__PROBLEM TO WORK ON__
Restate verbatim the lines between the one holding "The three.js and" and the one holding "CAP_OVER = 0.08", both included, and no others.

__MATERIAL FOR THIS TASK__
+--

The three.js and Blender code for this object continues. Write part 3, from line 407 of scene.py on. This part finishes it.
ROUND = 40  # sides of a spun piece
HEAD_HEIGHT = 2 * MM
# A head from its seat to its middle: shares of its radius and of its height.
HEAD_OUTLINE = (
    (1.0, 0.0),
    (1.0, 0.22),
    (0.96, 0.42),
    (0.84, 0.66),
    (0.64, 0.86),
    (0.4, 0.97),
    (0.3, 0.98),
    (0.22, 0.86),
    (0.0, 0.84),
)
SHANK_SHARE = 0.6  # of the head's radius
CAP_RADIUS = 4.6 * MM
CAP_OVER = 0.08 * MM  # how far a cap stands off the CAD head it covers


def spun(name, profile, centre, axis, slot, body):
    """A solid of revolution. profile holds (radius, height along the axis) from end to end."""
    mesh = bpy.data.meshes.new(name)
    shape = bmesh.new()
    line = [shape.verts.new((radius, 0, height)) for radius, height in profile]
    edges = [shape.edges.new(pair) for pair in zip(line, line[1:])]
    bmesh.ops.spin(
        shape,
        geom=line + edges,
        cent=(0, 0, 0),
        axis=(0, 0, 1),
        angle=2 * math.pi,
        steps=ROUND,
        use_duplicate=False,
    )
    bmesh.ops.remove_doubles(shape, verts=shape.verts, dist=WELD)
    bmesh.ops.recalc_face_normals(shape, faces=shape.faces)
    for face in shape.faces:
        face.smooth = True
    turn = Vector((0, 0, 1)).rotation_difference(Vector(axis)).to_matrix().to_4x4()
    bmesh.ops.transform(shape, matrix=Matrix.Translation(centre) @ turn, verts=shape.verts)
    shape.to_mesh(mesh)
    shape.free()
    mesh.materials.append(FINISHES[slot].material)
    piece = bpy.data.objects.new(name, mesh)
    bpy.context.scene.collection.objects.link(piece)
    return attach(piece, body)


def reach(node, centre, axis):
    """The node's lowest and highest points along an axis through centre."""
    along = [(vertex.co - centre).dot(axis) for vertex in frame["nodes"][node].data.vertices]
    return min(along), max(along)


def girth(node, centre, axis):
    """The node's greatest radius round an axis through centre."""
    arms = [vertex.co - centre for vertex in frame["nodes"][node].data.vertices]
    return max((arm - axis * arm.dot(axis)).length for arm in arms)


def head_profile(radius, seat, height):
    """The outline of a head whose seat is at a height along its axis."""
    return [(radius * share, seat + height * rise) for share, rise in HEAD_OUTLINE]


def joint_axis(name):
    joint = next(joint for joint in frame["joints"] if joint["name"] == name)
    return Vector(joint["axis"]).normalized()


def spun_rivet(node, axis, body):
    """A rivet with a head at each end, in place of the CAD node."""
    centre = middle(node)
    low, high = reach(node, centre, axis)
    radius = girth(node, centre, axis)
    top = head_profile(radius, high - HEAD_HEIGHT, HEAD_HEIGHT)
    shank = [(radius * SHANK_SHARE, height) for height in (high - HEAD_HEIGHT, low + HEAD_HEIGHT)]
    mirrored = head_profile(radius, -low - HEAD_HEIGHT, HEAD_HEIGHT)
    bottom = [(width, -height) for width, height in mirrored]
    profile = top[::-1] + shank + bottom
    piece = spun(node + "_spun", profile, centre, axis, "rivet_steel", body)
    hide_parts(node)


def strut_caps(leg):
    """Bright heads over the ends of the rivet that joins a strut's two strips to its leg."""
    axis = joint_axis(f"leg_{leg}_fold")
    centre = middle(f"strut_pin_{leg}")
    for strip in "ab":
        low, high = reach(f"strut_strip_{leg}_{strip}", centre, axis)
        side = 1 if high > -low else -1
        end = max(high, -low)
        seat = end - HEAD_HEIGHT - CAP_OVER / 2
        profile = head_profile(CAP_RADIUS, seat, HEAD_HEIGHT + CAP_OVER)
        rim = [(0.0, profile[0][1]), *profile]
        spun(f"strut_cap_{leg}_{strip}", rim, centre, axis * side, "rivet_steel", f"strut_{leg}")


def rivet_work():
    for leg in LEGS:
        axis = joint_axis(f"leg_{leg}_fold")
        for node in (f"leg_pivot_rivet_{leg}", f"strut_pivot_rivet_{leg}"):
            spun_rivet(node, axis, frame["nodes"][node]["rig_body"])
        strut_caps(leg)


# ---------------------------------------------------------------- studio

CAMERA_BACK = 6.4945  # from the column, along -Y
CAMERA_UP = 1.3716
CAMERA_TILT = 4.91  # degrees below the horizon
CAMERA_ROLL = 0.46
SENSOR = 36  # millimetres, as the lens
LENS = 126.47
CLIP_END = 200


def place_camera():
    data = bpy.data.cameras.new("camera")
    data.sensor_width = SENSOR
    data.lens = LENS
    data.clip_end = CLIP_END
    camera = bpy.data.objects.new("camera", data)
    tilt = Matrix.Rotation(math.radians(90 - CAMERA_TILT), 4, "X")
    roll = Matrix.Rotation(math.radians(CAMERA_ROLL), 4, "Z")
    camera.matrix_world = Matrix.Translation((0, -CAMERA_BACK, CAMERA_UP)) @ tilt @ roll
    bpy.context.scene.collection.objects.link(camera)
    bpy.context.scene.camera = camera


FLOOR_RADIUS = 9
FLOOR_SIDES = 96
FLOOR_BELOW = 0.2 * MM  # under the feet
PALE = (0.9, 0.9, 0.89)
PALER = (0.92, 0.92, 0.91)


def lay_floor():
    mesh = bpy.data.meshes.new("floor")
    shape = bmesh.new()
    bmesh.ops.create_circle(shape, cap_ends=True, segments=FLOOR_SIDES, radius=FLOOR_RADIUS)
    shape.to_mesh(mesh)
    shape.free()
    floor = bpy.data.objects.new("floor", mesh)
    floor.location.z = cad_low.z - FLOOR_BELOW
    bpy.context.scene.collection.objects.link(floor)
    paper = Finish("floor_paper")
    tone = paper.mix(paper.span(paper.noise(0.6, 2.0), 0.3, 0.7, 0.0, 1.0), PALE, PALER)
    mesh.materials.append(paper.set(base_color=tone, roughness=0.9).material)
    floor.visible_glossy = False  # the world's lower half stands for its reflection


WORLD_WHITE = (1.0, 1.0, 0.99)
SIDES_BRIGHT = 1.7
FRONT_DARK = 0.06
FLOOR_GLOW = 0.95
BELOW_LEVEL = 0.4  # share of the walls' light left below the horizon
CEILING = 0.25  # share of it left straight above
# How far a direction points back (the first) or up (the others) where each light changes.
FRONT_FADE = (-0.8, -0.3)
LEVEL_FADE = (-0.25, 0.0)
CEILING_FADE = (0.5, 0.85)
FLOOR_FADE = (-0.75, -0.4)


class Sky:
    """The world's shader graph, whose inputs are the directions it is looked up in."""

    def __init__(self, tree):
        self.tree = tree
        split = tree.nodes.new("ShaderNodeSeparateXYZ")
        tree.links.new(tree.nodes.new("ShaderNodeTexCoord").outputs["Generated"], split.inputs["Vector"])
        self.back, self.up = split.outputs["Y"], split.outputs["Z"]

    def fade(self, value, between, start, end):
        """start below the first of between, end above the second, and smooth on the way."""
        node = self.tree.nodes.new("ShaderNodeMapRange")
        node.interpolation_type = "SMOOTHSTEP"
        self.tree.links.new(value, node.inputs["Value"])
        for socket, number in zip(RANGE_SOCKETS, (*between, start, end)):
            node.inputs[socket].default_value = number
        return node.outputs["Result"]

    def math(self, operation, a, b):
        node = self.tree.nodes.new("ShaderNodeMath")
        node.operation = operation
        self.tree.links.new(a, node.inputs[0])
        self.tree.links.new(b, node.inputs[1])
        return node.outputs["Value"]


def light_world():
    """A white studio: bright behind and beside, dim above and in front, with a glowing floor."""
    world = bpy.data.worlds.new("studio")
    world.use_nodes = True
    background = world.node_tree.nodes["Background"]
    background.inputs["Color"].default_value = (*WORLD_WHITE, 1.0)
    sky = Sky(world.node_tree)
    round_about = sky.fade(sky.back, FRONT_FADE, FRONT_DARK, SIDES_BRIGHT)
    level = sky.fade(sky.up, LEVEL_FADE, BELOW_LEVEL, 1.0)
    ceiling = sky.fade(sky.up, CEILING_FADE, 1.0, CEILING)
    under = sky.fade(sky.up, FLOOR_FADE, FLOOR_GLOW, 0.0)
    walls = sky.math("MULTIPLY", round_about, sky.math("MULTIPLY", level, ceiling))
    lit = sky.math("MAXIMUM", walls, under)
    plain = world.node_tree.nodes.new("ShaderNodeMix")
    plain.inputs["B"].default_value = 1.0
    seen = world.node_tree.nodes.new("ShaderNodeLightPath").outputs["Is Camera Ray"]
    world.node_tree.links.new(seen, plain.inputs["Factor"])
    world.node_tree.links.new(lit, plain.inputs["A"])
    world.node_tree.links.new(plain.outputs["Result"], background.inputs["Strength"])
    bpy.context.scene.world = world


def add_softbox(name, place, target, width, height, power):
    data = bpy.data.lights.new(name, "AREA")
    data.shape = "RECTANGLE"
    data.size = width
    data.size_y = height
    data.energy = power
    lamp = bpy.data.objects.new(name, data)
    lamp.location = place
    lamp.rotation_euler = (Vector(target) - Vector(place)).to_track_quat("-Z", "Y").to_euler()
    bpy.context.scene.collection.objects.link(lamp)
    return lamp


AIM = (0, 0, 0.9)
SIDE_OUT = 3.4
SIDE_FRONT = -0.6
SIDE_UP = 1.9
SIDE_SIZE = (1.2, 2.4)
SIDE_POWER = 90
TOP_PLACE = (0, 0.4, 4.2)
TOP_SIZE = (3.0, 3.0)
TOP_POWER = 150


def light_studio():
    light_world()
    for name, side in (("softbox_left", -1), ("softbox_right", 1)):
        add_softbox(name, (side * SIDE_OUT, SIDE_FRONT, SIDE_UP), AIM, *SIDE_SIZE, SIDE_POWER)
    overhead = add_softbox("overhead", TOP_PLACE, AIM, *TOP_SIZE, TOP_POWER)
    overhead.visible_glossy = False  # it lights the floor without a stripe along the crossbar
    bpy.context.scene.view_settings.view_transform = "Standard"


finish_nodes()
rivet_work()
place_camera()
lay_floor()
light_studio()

+--

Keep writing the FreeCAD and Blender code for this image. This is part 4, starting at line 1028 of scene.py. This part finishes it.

+--

__RESPONSE TO THE EXERCISE__
The three.js and Blender code for this object continues. Write part 3, from line 407 of scene.py on. This part finishes it.
ROUND = 40  # sides of a spun piece
HEAD_HEIGHT = 2 * MM
# A head from its seat to its middle: shares of its radius and of its height.
HEAD_OUTLINE = (
    (1.0, 0.0),
    (1.0, 0.22),
    (0.96, 0.42),
    (0.84, 0.66),
    (0.64, 0.86),
    (0.4, 0.97),
    (0.3, 0.98),
    (0.22, 0.86),
    (0.0, 0.84),
)
SHANK_SHARE = 0.6  # of the head's radius
CAP_RADIUS = 4.6 * MM
CAP_OVER = 0.08 * MM  # how far a cap stands off the CAD head it covers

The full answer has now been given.